SEC May Approve Restrictions on Short Sales When Stocks Plunge
posted on
Jan 24, 2010 12:42PM
By Nina Mehta
Jan. 23 (Bloomberg) -- Concern that short-sellers accelerate stock declines may prompt the Securities and Exchange Commission to adopt a rule next month aimed at curbing bearish bets when equities are plunging.
The regulation would require the trades be executed above the best existing bid in the market when shares fall 10 percent in a day, said Brian Hyndman, the senior vice president in transaction services at Nasdaq OMX Group Inc. In a short sale, an investor borrows an asset and sells it, hoping to profit from a decrease by repurchasing it later at a lower price.
Forcing short sellers to wait for a stock to rise above the best price bid may prevent them from flooding the market with sell orders and causing losses to multiply. Some exchange officials say the restrictions known as uptick rules don’t work, citing studies that show they may be less effective during panics that drive prices down and volatility up.
“There is no empirical data to support the introduction of a new rule,” Hyndman said yesterday at a securities industry conference in Chicago. “But this is the least intrusive of the proposals the SEC was considering.”
Hyndman expects the SEC to adopt a so-called alternative uptick rule that includes a 10 percent trigger, changing regulations that were eliminated from U.S. markets in 2007. The commission asked the public last April to comment on strategies to cushion the impact of short selling following criticism that hedge funds and other speculators used trading tactics to deepen market retreats that began in 2008.

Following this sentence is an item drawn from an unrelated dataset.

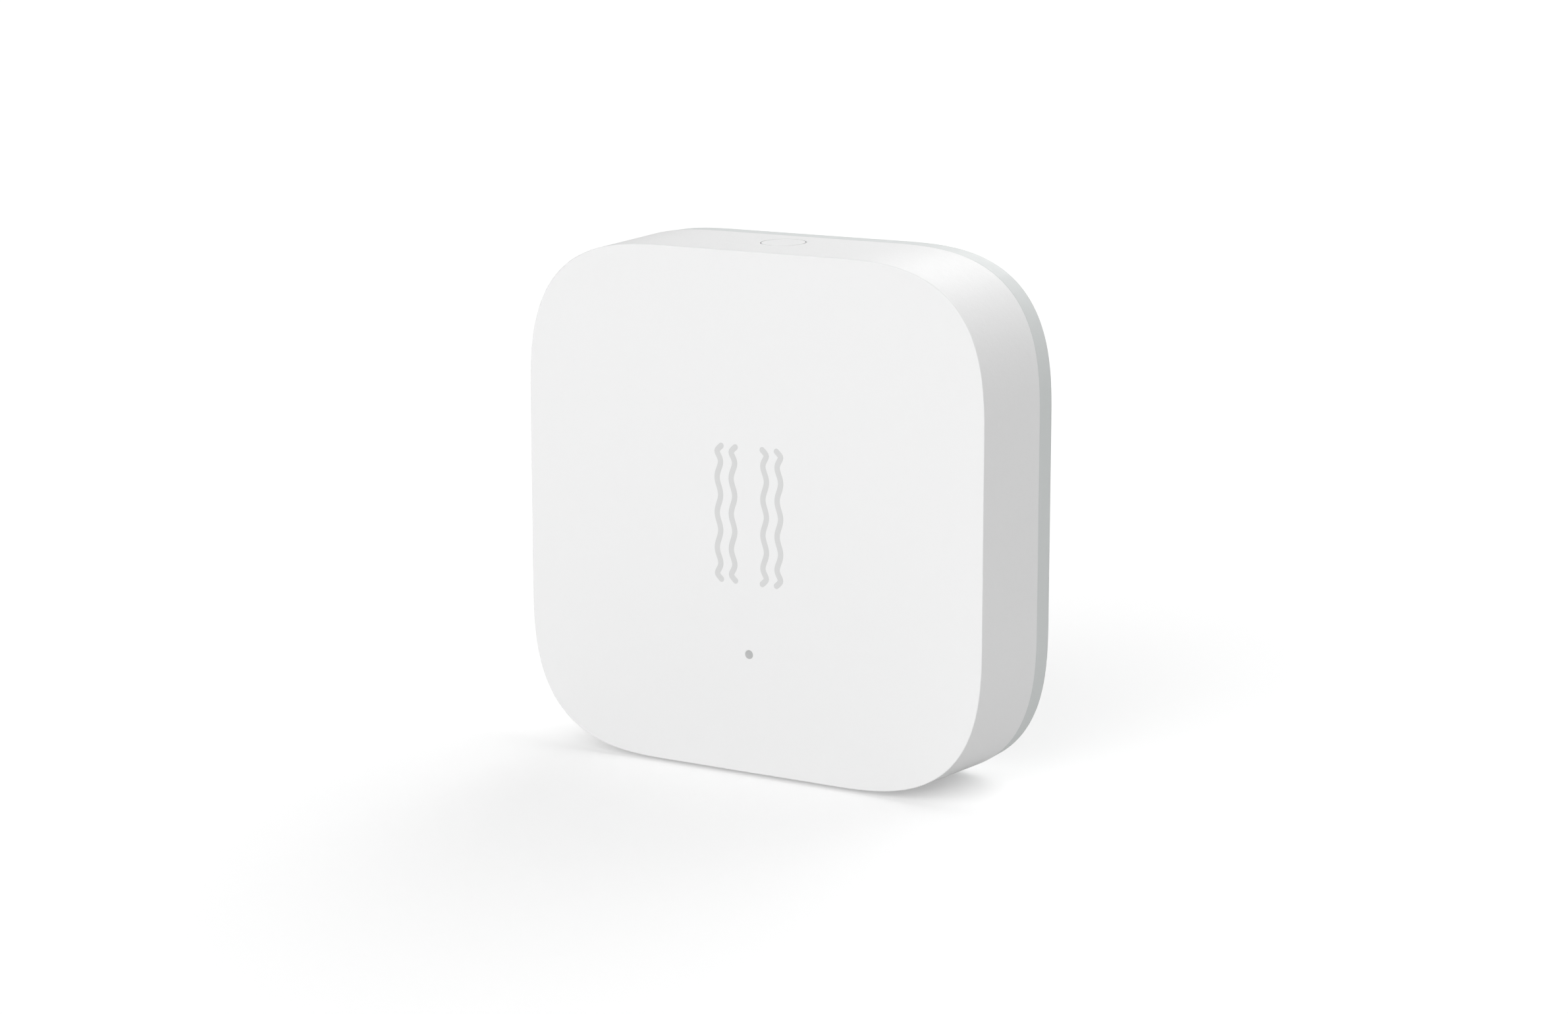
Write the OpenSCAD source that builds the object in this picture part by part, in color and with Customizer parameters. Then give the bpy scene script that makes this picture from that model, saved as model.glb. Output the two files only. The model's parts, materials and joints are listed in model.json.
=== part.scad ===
// Small square wireless vibration sensor with a coin cell.
// It stands on its lower side. The front face looks towards -Y, +X is to its right and +Z is up.
// The origin is the middle of the overall box, at the level that the case stands on.

/* [Case] */
// Width and height of the case, at the line where the two shells meet
case_size = 44; // [43.5:0.5:48]
// Width and height of the front face
face_size = 43.42; // [43:0.02:43.5]
// Depth of the white front shell
shell_depth = 8.85; // [8.8:0.05:10]
// Depth of the grey rear housing that shows at the side
band_depth = 2.25; // [2.2:0.05:2.8]
// Wall thickness of both shells
wall = 1.5; // [1.3:0.1:1.6]
// Share of each half side that the corner curve takes up
corner_share = 0.642; // [0.5:0.002:0.7]
// Power of the superellipse that shapes the corners
corner_power = 2.93; // [2.4:0.01:3.2]
// Rounding of the front shell's front edge
edge_round = 0.15; // [0.05:0.05:0.4]

/* [Button] */
// Diameter of the button cap
button_d = 3.7; // [3.4:0.1:4]
// Distance of the button's axis behind the front face
button_setback = 5.4; // [5.3:0.05:5.5]
// Gap all round the cap
button_gap = 0.07; // [0.04:0.01:0.1]
// Travel of the button
button_travel = 0.25; // [0.15:0.05:0.3]

/* [Status light] */
// Diameter of the light pipe's end
light_d = 0.76; // [0.6:0.02:1.4]
// Distance of the light below the middle of the face
light_drop = 11.65; // [9.5:0.05:13]

/* [Wave marks] */
// Width of each wavy line
mark_w = 0.5; // [0.3:0.01:0.6]
// Distance of the outer lines from the middle of the face
mark_outer = 2.885; // [2.6:0.005:4]
// Distance of the inner lines from the middle of the face
mark_inner = 1.525; // [1.2:0.005:1.8]
// How far each line swings to either side
mark_swing = 0.168; // [0.05:0.002:0.25]
// Length of a full wave near the middle of a line
mark_wave = 2.96; // [2.5:0.02:3.5]
// Depth of the lines in the face
mark_depth = 0.2; // [0.1:0.05:0.4]

/* [Battery and door] */
// Diameter of the coin cell
cell_d = 20; // [19.9:0.1:20]
// Thickness of the coin cell
cell_t = 3.2; // [3:0.1:3.2]
// Diameter of the door's rim
door_d = 24; // [23.9:0.1:24.4]
// Turn that brings the door from locked to open
door_turn = 40; // [36:1:44]
// Width of the coin slot across the door
coin_slot_w = 1.9; // [1.6:0.1:2.4]
// Length of the coin slot
coin_slot_l = 14; // [10:0.5:16]

/* [Back pad] */
// Width and height of the adhesive pad
pad_size = 36; // [33:0.5:38]
// How far the pad stands proud of the rear face
pad_proud = 0.4; // [0.2:0.1:0.8]

/* [Board] */
// Thickness of the circuit board
board_t = 1; // [0.8:0.1:1]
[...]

SEC spokesman John Heine declined to comment.
Computer Upgrades
The Standard & Poor’s 500 Index dropped 9.1 percent in September 2008 after New York-based Lehman Brothers Holdings Inc. filed the biggest-ever bankruptcy. The SEC implemented a ban on short selling more than 900 financial stocks that month after Morgan Stanley Chief Executive Officer John Mack and New York Senator Charles Schumer blamed the practice for driving companies to the brink of collapse.
The implementation date for the new rule is likely to be later in the year, according to Hyndman, who didn’t say what he was basing his estimate on. He said exchanges and brokers will probably have 180 days to upgrade their computer systems to accommodate the regulation.
Nasdaq in New York, Kansas City-based Bats Exchange and Jersey City, New Jersey-based Direct Edge Holdings LLC, which operates two alternative trading centers, have told the SEC that no new restrictions on short selling are needed. Paul Adcock, executive vice president in charge of trading at NYSE Arca, a unit of New York-based NYSE Euronext, said that while most exchanges oppose a new regulation, it’s probably inevitable.
Potential Impact
“Because the politicians and the public are all banging the drums, we’re not going to get away with this one,” Adcock said about the reluctance of exchanges to support new short- selling restrictions.
The SEC discussed the potential impact of such a rule when it proposed the alternative uptick last August. Because it would restrict short selling more than other proposals being considered, the regulation might “lessen some of the benefits of legitimate short selling, including market liquidity and pricing efficiency,” the commission said.
When the SEC proposed the alternative uptick rule, it said it would be easier for exchanges and brokers to implement than the former regulation that operated on the New York Stock Exchange for almost 70 years before its removal in 2007. That rule would no longer make sense in a marketplace of automated trading, the commission said.
No Trigger
The rule was proposed to the SEC last March by NYSE Euronext, Nasdaq, Bats and the Chicago-based National Stock Exchange. NYSE Euronext last June said it preferred a different bid test with no 10 percent threshold.
NYSE Euronext’s Adcock raised concern at yesterday’s conference that so-called circuit breakers setting off the restriction might keep stocks from falling as much as they should when a company reports bad news.
“Do you trigger the 10 percent when the stock should be trading down?” Adcock said. The trigger would be mandated uniformly across trading venues when a stock declines by the specified percentage.
Daniel Aromi and Cecilia Caglio, economists at the SEC in Washington, said in a December 2008 report to former Chairman Christopher Cox that even with uptick rules in place, short sellers in a simulation executed trades 25 percent faster on average when stocks plunged than when prices were steady.